▸ **Task objective**
Only the lines from the one holding "stands out of the hem" through the one holding "imported = [obj" are to be retyped, exactly as they appear, with both boundary lines included.

-------

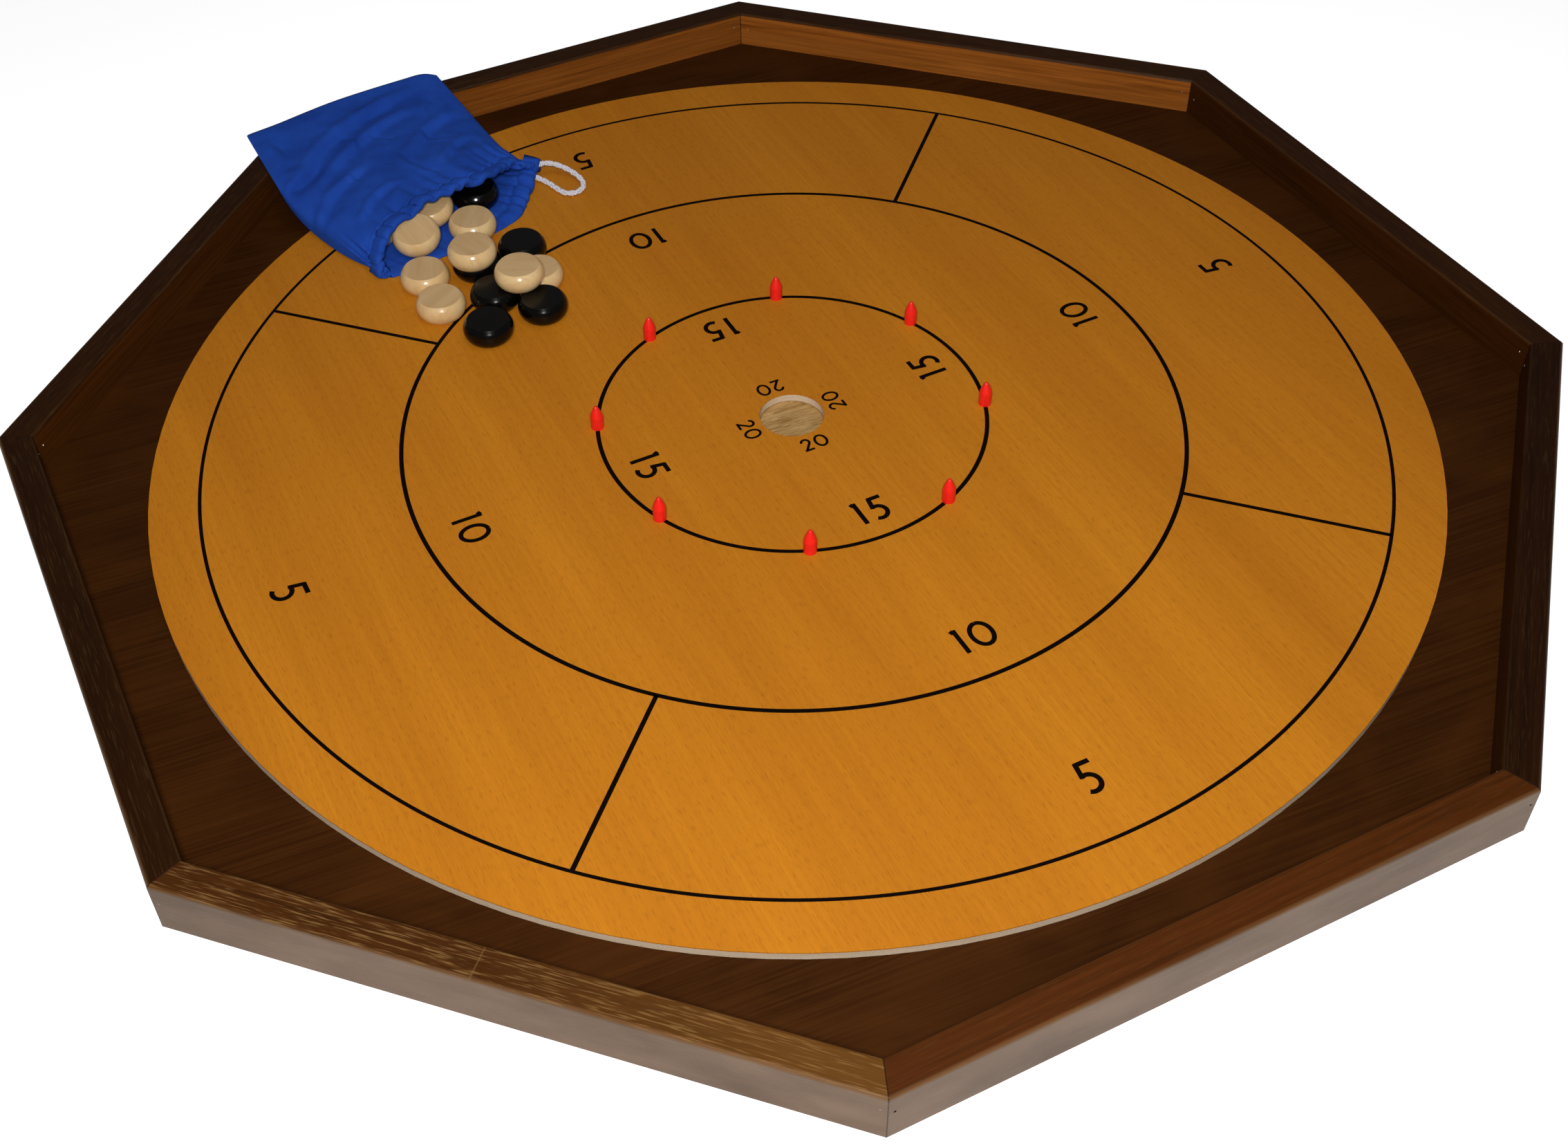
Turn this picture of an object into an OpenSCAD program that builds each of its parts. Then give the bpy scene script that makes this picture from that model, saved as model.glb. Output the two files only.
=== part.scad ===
// Crokinole board with its pegs, playing discs and drawstring bag.
// Origin: centre of the board's underside. +Z is up, and the player's side faces -Y.

/* [Board] */
// Thickness of the octagonal base panel
base_t = 6.5; // [5:0.5:9]
// Thickness of the fibreboard core of the playing disc
core_t = 3.9; // [3:0.1:6]
// Thickness of the beech laminate on the playing disc
face_t = 0.6; // [0.4:0.1:1]
// Diameter of the playing disc
playing_d = 660.4; // [650:0.1:670]
// Diameter of the centre hole
hole_d = 34; // [30:0.5:36]
// Depth of the centre hole below the playing face
hole_depth = 5.8; // [5:0.1:8]

/* [Rails] */
// Distance from the centre to a rail's inner face
rail_inner = 358.8; // [350:0.1:370]
// Width of a rail, seen from above
rail_w = 16.4; // [14:0.1:20]
// Height of a rail
rail_h = 28.5; // [24:0.5:34]
// Radius of a rail's top edges
rail_edge_r = 1.8; // [1:0.1:3]
// Width of the rebate that takes the base panel
rebate_w = 8; // [6:0.5:10]

/* [Pegs] */
// Radius of the circle that the pegs stand on
peg_circle_r = 101.6; // [95:0.1:105]
// Diameter of a peg above the playing face
peg_d = 6.8; // [6:0.1:8]
// Height of a peg above the playing face
peg_h = 14; // [10:0.5:18]
// Diameter of a peg's shank
shank_d = 6; // [4:0.1:6]
// Length of a peg's shank
shank_l = 7.8; // [5:0.1:8]

/* [Playing discs] */
// Diameter of a playing disc
disc_d = 28; // [26:0.1:28.2]
// Thickness of a playing disc
disc_t = 11.5; // [10:0.1:12]
// Diameter of the flat face of a playing disc
disc_face_d = 22.8; // [20:0.1:25]

/* [Fasteners] */
// Diameter of a corner pin
pin_d = 1.2; // [1:0.1:1.4]
// Length of a corner pin
pin_l = 20; // [14:1:24]
// Diameter of a base screw's head
screw_head_d = 6.5; // [5:0.1:7]
// Diameter of a base screw's shank
screw_d = 3.2; // [2.5:0.1:3.6]
// Length of a base screw
screw_l = 16; // [12:1:22]

/* [Bag] */
// Wall thickness of the bag
bag_wall = 1.2; // [0.8:0.1:1.6]
// Height of the open mouth
mouth_h = 25; // [22:1:28]
// Thickness of the flat closed end
bag_end_t = 3; // [3:0.1:4]
// Diameter of the drawstring
cord_d = 3.6; // [3:0.1:4]

/* [Hidden] */
sides = 8;
turn = 360/sides;
surface_z = base_t + core_t + face_t;
rail_outer = rail_inner + rail_w;
half_tan = tan(turn/2);
bore_play = 0.05;
discs_on_board = 5;
discs_in_bag = 4;

// Places of the discs on the board: [x, y, level], where level 1 lies on a lower disc
natural_places = [[-132, 169.4, 0], [-131.2, 198, 0], [-103.6, 191.8, 1],
                  [-87.4, 160.7, 1], [-73.5, 169, 0]];
black_places = [[-116, 137.4, 0], [-82, 141.7, 0], [-102.1, 163.3, 0],
                [-72, 198, 0], [-100.6, 195.8, 0]];

// The bag's four corners in plan, from its closed end over the rail to its mouth
far_left = [-184, 365];
far_right = [-58, 373];
mouth_left = [-149, 219];
mouth_right = [-38, 268];
mouth_forward = [0.44, -0.9];
// Stations along the bag, 0 at the closed end and 1 at the mouth
outer_stations = [0, 0.12, 0.26, 0.38, 0.5, 0.65, 0.8, 0.9, 1];
inner_stations = [1, 0.9, 0.8, 0.65, 0.5, 0.38, 0.3];
ring_n = 24;
clear = 0.4;
bag_floor = surface_z + clear + bag_wall + 0.1;

// Places of the discs in the bag: [x, y, z of the middle, [tilt]]
bagged_natural = [[-90, 230.5, bag_floor + disc_t/2, [0, 0, 0]],
                  [-124.2, 230, 22.6, [15, -6, 0]],
                  [-107.8, 253, 22.3, [11, -8, 0]],
                  [-142, 252.2, 19.6, [0, 0, 0]]];
bagged_black = [[-77.5, 258.8, bag_floor + disc_t/2 + 0.4, [0, 0, 0]]];

// The drawstring's loop: out of the hem, round on the playing face and back in
cord_route = [[-38, 267.5, 19.4], [-31, 269.5, 19.3], [-25, 268.5, 18.3], [-20, 265, 16.8],
              [-15.8, 260, 15], [-13.2, 254.2, 13.6], [-12.9, 248.2, 13], [-15.6, 242.7, 12.9],
              [-21.1, 240.4, 12.9], [-26.6, 242.9, 12.9], [-29.2, 249, 12.9],
              [-31, 255.5, 12.9], [-33.8, 261.5, 13.4], [-38.5, 266.5, 15]];

function mix(a, b, t) = a + (b - a)*t;
function arc(cx, cy, r, a0, a1, n) = [for (i = [0:n])
    let (a = mix(a0, a1, i/n)) [cx + r*cos(a), cy + r*sin(a)]];
function unit(v) = v/norm(v);
// Two triangles for each pair of neighbouring points on two neighbouring rings, and two caps
function tube_faces(rings, n) = concat(
    [for (k = [0:rings - 2], i = [0:n - 1])
        let (j = (i + 1) % n) [k*n + i, k*n + j, (k + 1)*n + j]],
    [for (k = [0:rings - 2], i = [0:n - 1])
        let (j = (i + 1) % n) [k*n + i, (k + 1)*n + j, (k + 1)*n + i]],
    [[for (i = [n - 1:-1:0]) i]],
    [[for (i = [0:n - 1]) (rings - 1)*n + i]]);

module octagon(apothem, h) {
    rotate(turn/2) cylinder(r = apothem/cos(turn/2), h = h, $fn = sides);
}

module at_pegs() {
    for (i = [1:sides]) rotate(turn*(i - 0.5)) translate([peg_circle_r, 0, 0]) children();
}

module peg_bores(bottom, h) {
    at_pegs() translate([0, 0, bottom]) cylinder(d = shank_d + 2*bore_play, h = h, $fn = 48);
}

// Octagonal panel: the floor of the ditch, and the bottom of the centre hole
module base_panel() {
    color("#3a2313") difference() {
        octagon(rail_inner + rebate_w, base_t);
        translate([0, 0, surface_z - hole_depth]) cylinder(d = hole_d, h = base_t, $fn = 96);
        peg_bores(surface_z - shank_l - 0.2, shank_l);
    }
}

module playing_layer(bottom, t) {
    difference() {
        translate([0, 0, bottom]) cylinder(d = playing_d, h = t, $fn = 180);
        translate([0, 0, bottom - 1]) cylinder(d = hole_d, h = t + 2, $fn = 96);
        peg_bores(bottom - 1, t + 2);
    }
}

module playing_core() {
    color("#b59468") playing_layer(base_t, core_t);
}

module playing_face() {
    color("#c17a2b") playing_layer(base_t + core_t, face_t);
}

// One side of the frame: round top edges, a rebate below and a mitre at each end
module rail(i) {
    outline = concat(
        [[rail_inner + rebate_w, base_t], [rail_inner + rebate_w, 0], [rail_outer - 0.5, 0],
         [rail_outer, 0.5]],
        arc(rail_outer - rail_edge_r, rail_h - rail_edge_r, rail_edge_r, 0, 90, 5),
        arc(rail_inner + rail_edge_r, rail_h - rail_edge_r, rail_edge_r, 90, 180, 5),
        [[rail_inner, base_t]]);
    reach = rail_outer + 5;
    color("#4a2c16") rotate(turn*(i - 1)) intersection() {
        rotate([90, 0, 0]) linear_extrude(height = reach, center = true) polygon(outline);
        translate([0, 0, -1]) linear_extrude(height = rail_h + 2)
            polygon([[0, 0], [reach, -reach*half_tan], [reach, reach*half_tan]]);
    }
}

// Two steel pins across each mitre, one through the face of each rail
module corner_pins() {
    from_corner = 3;
    heights = [19.7, 17.7];
    color("#b9b6ae") for (i = [1:sides], hand = [-1, 1])
        rotate(turn*(i - 1))
            translate([rail_outer, hand*(rail_outer*half_tan - from_corner),
                       hand > 0 ? heights[0] : heights[1]])
                rotate([0, -90, 0]) cylinder(d = pin_d, h = pin_l, $fn = 24);
}

module base_screw() {
    head_t = 2.2;
    slot_w = 0.9;
    difference() {
        rotate_extrude($fn = 48) polygon([[0, 0], [screw_head_d/2, 0], [screw_head_d/2, 0.3],
            [screw_d/2, head_t], [screw_d/2, screw_l - 3], [0, screw_l]]);
        for (a = [0, 90]) rotate(a)
            translate([-screw_head_d/3, -slot_w/2, -1]) cube([screw_head_d*2/3, slot_w, 2]);
    }
}

// Two countersunk screws for each rail, up through the base panel's edge
module base_screws() {
    spread = 95;
    color("#a9a9a4") for (i = [1:sides], hand = [-1, 1])
        rotate(turn*(i - 1)) translate([rail_inner + rebate_w/2, hand*spread, 0]) base_screw();
}

// Plastic bumper peg: straight below, drawn in to a round tip, with a shank for its bore
module peg(i) {
    r = peg_d/2;
    straight = peg_h*0.5;
    tip_r = 1.1;
    ogive = [for (k = [0:6]) let (t = k/6)
        [mix(r, tip_r, pow(t, 1.35)), straight + (peg_h - straight - tip_r*0.7)*t]];
    color("#c4170f") rotate(turn*(i - 0.5)) translate([peg_circle_r, 0, surface_z])
        rotate_extrude($fn = 64) polygon(concat(
            [[0, -shank_l], [shank_d/2 - 0.5, -shank_l], [shank_d/2, -shank_l + 0.5],
             [shank_d/2, 0], [r, 0]],
            ogive,
            [[tip_r*0.6, peg_h - 0.2], [0, peg_h]]));
}

// Turned disc with flat faces and a barrel side, its middle at the origin
module playing_piece() {
    bulge = (disc_d - disc_face_d)/2;
    round_r = (pow(bulge, 2) + pow(disc_t/2, 2))/(2*bulge);
    side = [for (i = [0:12]) let (z = (i/6 - 1)*disc_t/2)
        [disc_d/2 - round_r + sqrt(pow(round_r, 2) - z*z), z]];
    rotate_extrude($fn = 72) polygon(concat([[0, -disc_t/2]], side, [[0, disc_t/2]]));
}

module on_board(place) {
    translate([place[0], place[1], surface_z + disc_t*(place[2] + 0.5)]) playing_piece();
}

module in_bag(place) {
    translate([place[0], place[1], place[2]]) rotate(place[3]) playing_piece();
}

module natural_disc(i) {
    color("#dcb88a") {
        if (i <= discs_on_board) on_board(natural_places[i - 1]);
        else in_bag(bagged_natural[i - 1 - discs_on_board]);
    }
}

module black_disc(i) {
    color("#111111") {
        if (i <= discs_on_board) on_board(black_places[i - 1]);
        else in_bag(bagged_black[0]);
    }
}

// Height of the bag's underside: over the rail, then down to the playing face
function bag_under(s) = clear + (s <= 0.27 ? rail_h : s >= 0.52 ? surface_z
    : mix(rail_h, surface_z, (s - 0.27)/0.25));
function bag_depth(s) = mix(bag_end_t, mouth_h, pow(s, 1.3));
function bag_bow(s, v) = s < 0.6 ? 0 : pow((s - 0.6)/0.4, 2)*(v < 0 ? 14 : -4);
// The left side swells out between its two corners, where the discs lie
function bag_swell(s) = -10*pow(4*s*(1 - s), 0.7);
function bag_ring(s, inset) = [for (i = [0:ring_n - 1])
    let (u = -cos(360*i/ring_n), v = sin(360*i/ring_n),
         left = mix(far_left, mouth_left, s) + [bag_swell(s), 0],
         right = mix(far_right, mouth_right, s),
         half = (right - left)/2,
         at = (left + right)/2 + half*u*(1 - 2.5*inset/norm(half))
              + mouth_forward*bag_bow(s, v)*(1 - u*u),
         low = bag_under(s) + inset,
         top = bag_under(s) + bag_depth(s) - inset,
         edge = mix(low, top, 0.3),
         z = v < 0 ? mix(edge, low, pow(-v, 0.3)) : mix(edge, top, pow(v, 0.55)))
    [at[0], at[1], z]];

// Cloth bag: a pouch that lies over the rail and opens onto the playing face
module drawstring_bag() {
    rings = concat([for (s = outer_stations) bag_ring(s, 0)],
                   [for (s = inner_stations) bag_ring(s, bag_wall)]);
    color("#17399c") polyhedron(points = [for (ring = rings) for (p = ring) p],
        faces = tube_faces(len(rings), ring_n), convexity = 4);
}

// The loop of cord that stands out of the hem
module drawstring() {
    n = 8;
    last = len(cord_route) - 1;
    points = [for (k = [0:last])
        let (ahead = unit(cord_route[min(k + 1, last)] - cord_route[max(k - 1, 0)]),
             across = unit(cross(ahead, [0, 0, 1])),
             up = cross(across, ahead))
        for (i = [0:n - 1]) cord_route[k]
            + cord_d/2*(cos(360*i/n)*across + sin(360*i/n)*up)];
    color("#e8e8ea") polyhedron(points = points, faces = tube_faces(last + 1, n), convexity = 4);
}

base_panel();
playing_core();
playing_face();
corner_pins();
base_screws();
drawstring_bag();
drawstring();
for (i = [1:sides]) {
    rail(i);
    peg(i);
}
for (i = [1:discs_on_board + discs_in_bag]) {
    natural_disc(i);
}
for (i = [1:discs_on_board + 1]) {
    black_disc(i);
}
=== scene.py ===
import math

import bpy
import numpy as np
from mathutils import Matrix, Vector, noise


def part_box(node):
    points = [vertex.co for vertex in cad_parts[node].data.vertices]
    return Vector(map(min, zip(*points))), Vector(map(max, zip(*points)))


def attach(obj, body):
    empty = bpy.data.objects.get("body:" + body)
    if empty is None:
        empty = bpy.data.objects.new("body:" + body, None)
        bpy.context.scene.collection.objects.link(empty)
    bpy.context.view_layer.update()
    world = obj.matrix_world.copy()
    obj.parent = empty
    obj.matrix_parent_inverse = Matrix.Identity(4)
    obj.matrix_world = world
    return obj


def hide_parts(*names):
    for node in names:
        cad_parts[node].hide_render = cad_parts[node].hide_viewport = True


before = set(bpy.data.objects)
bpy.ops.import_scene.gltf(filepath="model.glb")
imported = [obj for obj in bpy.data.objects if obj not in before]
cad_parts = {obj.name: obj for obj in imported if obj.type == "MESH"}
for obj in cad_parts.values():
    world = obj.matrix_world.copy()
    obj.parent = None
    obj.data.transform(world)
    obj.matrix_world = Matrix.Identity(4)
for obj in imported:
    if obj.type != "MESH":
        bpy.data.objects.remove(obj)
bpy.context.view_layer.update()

# Crokinole board: looks for the CAD frame. All lengths are in metres.

MM = 0.001
SIDES = 8
TURN = 2*math.pi/SIDES

SURFACE_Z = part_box("playing_face")[1].z
RAIL_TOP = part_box("rail_1")[1].z
RAIL_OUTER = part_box("rail_1")[1].x
RAIL_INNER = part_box("rail_1")[0].x
HOLE_R = 17*MM
# A playing disc's radius and half its thickness
DISC_R = 14*MM
DISC_HALF_T = 5.75*MM


# ---------------------------------------------------------------- camera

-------

▸ **Exercise solution**
// The loop of cord that stands out of the hem
module drawstring() {
    n = 8;
    last = len(cord_route) - 1;
    points = [for (k = [0:last])
        let (ahead = unit(cord_route[min(k + 1, last)] - cord_route[max(k - 1, 0)]),
             across = unit(cross(ahead, [0, 0, 1])),
             up = cross(across, ahead))
        for (i = [0:n - 1]) cord_route[k]
            + cord_d/2*(cos(360*i/n)*across + sin(360*i/n)*up)];
    color("#e8e8ea") polyhedron(points = points, faces = tube_faces(last + 1, n), convexity = 4);
}

base_panel();
playing_core();
playing_face();
corner_pins();
base_screws();
drawstring_bag();
drawstring();
for (i = [1:sides]) {
    rail(i);
    peg(i);
}
for (i = [1:discs_on_board + discs_in_bag]) {
    natural_disc(i);
}
for (i = [1:discs_on_board + 1]) {
    black_disc(i);
}
=== scene.py ===
import math

import bpy
import numpy as np
from mathutils import Matrix, Vector, noise


def part_box(node):
    points = [vertex.co for vertex in cad_parts[node].data.vertices]
    return Vector(map(min, zip(*points))), Vector(map(max, zip(*points)))


def attach(obj, body):
    empty = bpy.data.objects.get("body:" + body)
    if empty is None:
        empty = bpy.data.objects.new("body:" + body, None)
        bpy.context.scene.collection.objects.link(empty)
    bpy.context.view_layer.update()
    world = obj.matrix_world.copy()
    obj.parent = empty
    obj.matrix_parent_inverse = Matrix.Identity(4)
    obj.matrix_world = world
    return obj


def hide_parts(*names):
    for node in names:
        cad_parts[node].hide_render = cad_parts[node].hide_viewport = True


before = set(bpy.data.objects)
bpy.ops.import_scene.gltf(filepath="model.glb")
imported = [obj for obj in bpy.data.objects if obj not in before]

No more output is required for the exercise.